Put in context, $15 billion was spent on all live permits between 2006 and 2016.
The Government earned an average of $301 million a year over this time from royalties paid by oil producers and an average of $28 million a year from levies paid by gas producers.
The environment can’t be ignored
While the money is good, Ministry for the Environment data shows the oil and gas industry has left a decent-sized footprint on the environment.
Around 41% of New Zealand’s gross greenhouse gas emissions came from the energy sector more broadly in 2015. In comparison 48% came from agriculture.
Of this 41%:
- Almost half came from domestic transport (mostly road transportation, but also a bit from domestic aviation).
- 21% came from manufacturing industries and construction, with methanol production being a significant contributor.
- 16% came from energy industries, with the bulk of this attributable to public electricity and heat production.

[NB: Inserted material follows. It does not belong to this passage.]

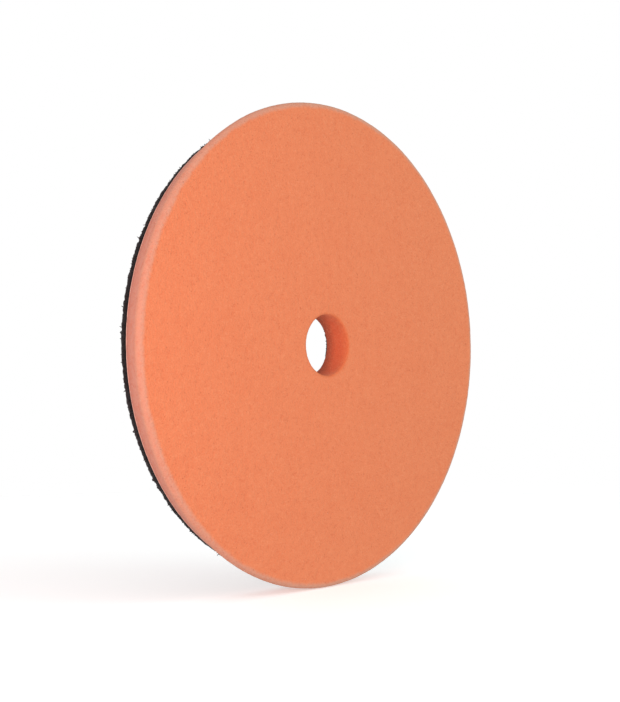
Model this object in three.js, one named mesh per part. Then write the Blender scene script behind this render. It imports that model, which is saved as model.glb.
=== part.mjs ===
// A thin foam polishing pad for an orbital car polisher, standing upright on its rim.
//
// The pad spins about Y. Its working face looks along -Y, its hook-and-loop face looks along +Y and lies
// in the plane y = 0, and the origin is where the spin axis crosses that plane. Units are millimetres.
//
// From the working face to the back, four layers are bonded into one stack: the foam disc, a hot-melt
// adhesive film, the knitted ground cloth of the loop fabric, and the raised pile of loops that grips the
// hooks of the machine's backing plate.

import * as THREE from 'three';

// Driving dimensions.

const FACE_RADIUS = 82.5; // widest circle of the foam, just behind the working face
const BACK_RADIUS = 79; // foam at its back, and the adhesive film on it
const FABRIC_RADIUS = 78.3; // fabric, cut a little smaller than the foam
const FOAM_HOLE_RADIUS = 10.4; // centre hole through the foam
const FABRIC_HOLE_RADIUS = 14; // wider centre hole through film and fabric

const FOAM_THICKNESS = 10.2;
const FILM_THICKNESS = 0.3;
const GROUND_THICKNESS = 0.8;
const PILE_THICKNESS = 2.5;

const LIP_INSET = 1.7; // how far the rounded rim of the working face reaches inwards
const LIP_DEPTH = 2.4; // how far it reaches back
const HOLE_EASE = 0.5; // rounding of the centre hole's mouth
const PILE_FLARE = 0.2; // how far the cut edge of the pile leans outwards

const ROUND_SEGMENTS = 96; // facets around the spin axis
const LIP_STEPS = 8; // facets across the rounded rim
const EASE_STEPS = 3; // facets across the hole's rounding

// Planes across the spin axis, from the loop face forwards.

const LOOP_FACE = 0;
const PILE_ROOT = LOOP_FACE - PILE_THICKNESS;
const GROUND_FRONT = PILE_ROOT - GROUND_THICKNESS;
const FOAM_BACK = GROUND_FRONT - FILM_THICKNESS;
const WORKING_FACE = FOAM_BACK - FOAM_THICKNESS;

// Materials.

const orangeFoam = new THREE.MeshStandardMaterial({ color: 0xe8804f, roughness: 0.95, metalness: 0 });
const meltedFilm = new THREE.MeshStandardMaterial({ color: 0xd8b8a6, roughness: 0.5, metalness: 0 });
const blackKnit = new THREE.MeshStandardMaterial({ color: 0x1c191b, roughness: 0.9, metalness: 0 });
const blackPile = new THREE.MeshStandardMaterial({ color: 0x161416, roughness: 1, metalness: 0 });

/**
 * Points of a quarter ellipse, both ends included.
 * @param {number} centreRadius radial place of the ellipse's centre
 * @param {number} centreY axial place of the ellipse's centre
 * @param {number} radial half-axis along the radius, negative towards the spin axis
 * @param {number} axial half-axis along Y, negative towards the working face
 * @param {number} steps number of straight facets
 * @returns {THREE.Vector2[]} from the point on the axial half-axis to the point on the radial one
 */
function quarterEllipse(centreRadius, centreY, radial, axial, steps) {
	const points = [];
	for (let i = 0; i <= steps; i ++) {
		const angle = (Math.PI / 2) * (i / steps);
		points.push(new THREE.Vector2(
			centreRadius + radial * Math.sin(angle),
			centreY + axial * Math.cos(angle),
		));
	}
	return points;
}

/**
 * Turns a closed profile around the spin axis.
 * @param {string} name the piece's name
 * @param {THREE.Vector2[]} profile radius and Y, without the repeated last point
 * @param {THREE.Material} material finish of the piece
 * @returns {THREE.Mesh}
 */
function turned(name, profile, material) {
	const geometry = new THREE.LatheGeometry([...profile, profile[0].clone()], ROUND_SEGMENTS);
	const mesh = new THREE.Mesh(geometry, material);
	mesh.name = name;
	return mesh;
}

/** The foam disc: flat working face, rounded rim, side wall drawn in towards the back, eased centre hole. */
function foamDisc() {
	const rim = quarterEllipse(
		FACE_RADIUS - LIP_INSET, WORKING_FACE + LIP_DEPTH, LIP_INSET, - LIP_DEPTH, LIP_STEPS,
	);
	const mouth = quarterEllipse(
		FOAM_HOLE_RADIUS + HOLE_EASE, WORKING_FACE + HOLE_EASE, - HOLE_EASE, - HOLE_EASE, EASE_STEPS,
	).reverse();
	return turned('foam_disc', [
		...mouth,
		...rim,
		new THREE.Vector2(BACK_RADIUS, FOAM_BACK),
		new THREE.Vector2(FOAM_HOLE_RADIUS, FOAM_BACK),
	], orangeFoam);
}

/** The adhesive film, melted between the foam and the cloth. */
function adhesiveFilm() {
	return turned('adhesive_film', [
		new THREE.Vector2(FABRIC_HOLE_RADIUS, FOAM_BACK),
		new THREE.Vector2(BACK_RADIUS, FOAM_BACK),
		new THREE.Vector2(BACK_RADIUS, GROUND_FRONT),
		new THREE.Vector2(FABRIC_HOLE_RADIUS, GROUND_FRONT),
	], meltedFilm);
}

/** The knitted ground cloth that carries the loops. */
function loopGroundCloth() {
	return turned('loop_ground_cloth', [
		new THREE.Vector2(FABRIC_HOLE_RADIUS, GROUND_FRONT),
		new THREE.Vector2(FABRIC_RADIUS, GROUND_FRONT),
		new THREE.Vector2(FABRIC_RADIUS, PILE_ROOT),
		new THREE.Vector2(FABRIC_HOLE_RADIUS, PILE_ROOT),
	], blackKnit);
}

/** The space that the raised loops fill, leaning out a little past the cut edges of the cloth. */
function loopPile() {
	return turned('loop_pile', [
		new THREE.Vector2(FABRIC_HOLE_RADIUS, PILE_ROOT),
		new THREE.Vector2(FABRIC_RADIUS, PILE_ROOT),
		new THREE.Vector2(FABRIC_RADIUS + PILE_FLARE, LOOP_FACE),
		new THREE.Vector2(FABRIC_HOLE_RADIUS - PILE_FLARE, LOOP_FACE),
	], blackPile);
}

const polishingPad = new THREE.Group();
polishingPad.add(foamDisc(), adhesiveFilm(), loopGroundCloth(), loopPile());

export default polishingPad;
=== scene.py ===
"""Looks of a thin orange foam polishing pad with a black hook-and-loop backing.

The pad stands upright on its rim and spins about Y: its working face looks along -Y and its loop face
along +Y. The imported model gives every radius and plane; this script builds the cut foam, the line of
glue, the knitted cloth and the raised loops around it, dresses them, and sets the studio and camera.
Lengths are in metres.
"""

from __future__ import annotations

import logging
import math
import random
from collections.abc import Callable
from dataclasses import dataclass, field
from enum import Enum
from typing import Any

import bmesh
import bpy
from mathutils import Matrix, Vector


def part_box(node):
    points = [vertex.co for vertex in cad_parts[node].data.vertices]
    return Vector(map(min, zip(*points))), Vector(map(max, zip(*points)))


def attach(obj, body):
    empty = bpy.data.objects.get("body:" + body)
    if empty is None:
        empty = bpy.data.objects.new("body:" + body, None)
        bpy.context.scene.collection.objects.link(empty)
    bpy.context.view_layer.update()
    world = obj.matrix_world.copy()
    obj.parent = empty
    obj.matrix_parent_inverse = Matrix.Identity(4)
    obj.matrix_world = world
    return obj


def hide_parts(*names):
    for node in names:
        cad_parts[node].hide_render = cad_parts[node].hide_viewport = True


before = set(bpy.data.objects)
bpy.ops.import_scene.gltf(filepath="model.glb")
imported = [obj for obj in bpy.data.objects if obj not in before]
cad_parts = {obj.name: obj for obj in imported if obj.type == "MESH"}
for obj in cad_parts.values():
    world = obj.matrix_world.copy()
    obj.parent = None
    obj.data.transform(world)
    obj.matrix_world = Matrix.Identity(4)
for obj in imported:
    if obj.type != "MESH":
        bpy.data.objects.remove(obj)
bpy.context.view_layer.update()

BODY = "root"
MM = 0.001
FULL_TURN = 2 * math.pi
SAME_PLACE = 1e-6  # two points nearer than this are one
MIX_FIRST, MIX_SECOND, MIX_RESULT = 6, 7, 2  # places of the Mix node's colour sockets

Colour = tuple[float, float, float]
Point = tuple[float, float, float]
Span = tuple[float, float]  # where something starts and where it ends

log = logging.getLogger("pad")


# Shader maths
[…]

A move to electric vehicles and greater reliance on renewable energy for electricity and heat generation would therefore have a significant impact on our greenhouse gas emissions.
But once again, given we export our oil, stopping oil production wouldn't affect our emissions, even though in theory it might play a part in reducing global emissions.
While oil is the real offender here, the reality is oil and gas go hand-in-hand. Successful exploration of hydrocarbons often provides access to both oil and gas. Furthermore, gas condensate - a light oil - is produced with much of the natural gas produced in New Zealand. So divorcing oil from gas could be problematic.
Oil and gas make significant contributions to New Zealand's energy supply. Doing away with them is all fair and well, provided we have viable alternatives.
Given they currently make up the deficit that renewables (which meet 11% of our demand) cannot match, we have much progress to make. The question is how quickly we can move to this point.
If we realistically can't get there, we need to send a clear signal to the oil and gas industry that we continue to be open for business, as attracting the necessary $6.3 billion of investment to get the project in the Canterbury Basin off the ground is a huge task.